I could write about depression and anxiety but even I get tired of writing about that part of my life.  It is so depressing sometimes.

A post about the trees changing in Missouri this fall would be rather bland.  The summer drought started taking the beauty out of the trees about the last week of July.  The blandness of the trees are carrying through to the fall.  The colors just aren't quite as bright as they usually are and they are changing color much slower.  It is the blandest fall I can remember in this wonderful beautiful state.

I thought about posting a poem or a song, but that is the lazy way out of writing.  It has been so long since I have written I feel like I should at least make an effort to write something intelligible instead of putting up someone else's words.

The Supreme Court is busy hearing arguments now and there are going to be some big cases that could effect all of us in the United States.  I am looking forward to this term of the Court.  Since the Chief went rogue on conservatives to end last years session, everyone who follows the court is watching with great interest to see how he responds during this term.

 So you see, I do have a lot to write about.  I am not sure which topics I want to hit and in what order.  I will address these things though and now that I have got something written down, I am hoping it will break up the writer's block that I am fighting.

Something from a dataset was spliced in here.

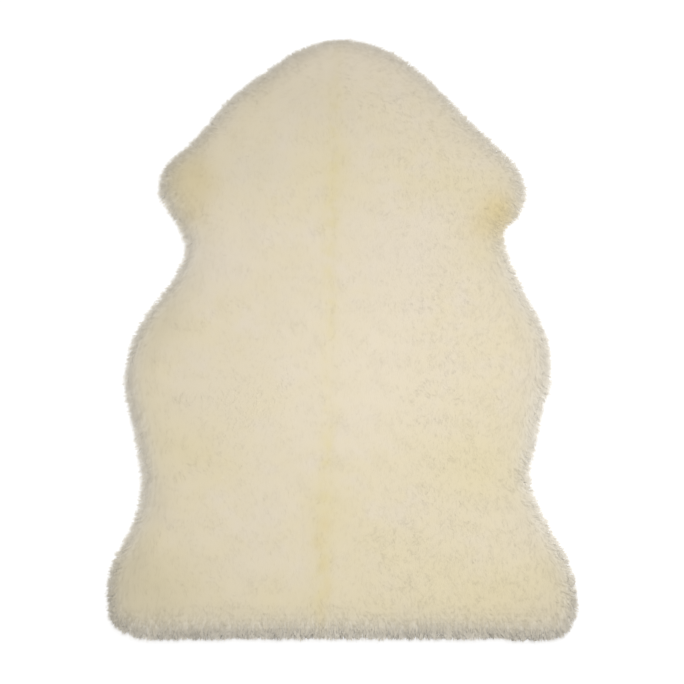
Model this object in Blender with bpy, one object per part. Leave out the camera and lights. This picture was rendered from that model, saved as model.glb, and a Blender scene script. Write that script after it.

So this is the first entry for October of 2012.  It is a post about nothing.  It worked for Seinfeld, I see no reason why it shouldn't work for me.

Now I make a promise.  Not a promise to my readers, but a promise to myself.  I am going to get back on the writing train.  There are a lot of things that have happened as I described, but there are also a lot of things that are going to happen.  Time for me to get back on top of things.

Thanks for the patience.  I say that to you, as well as myself.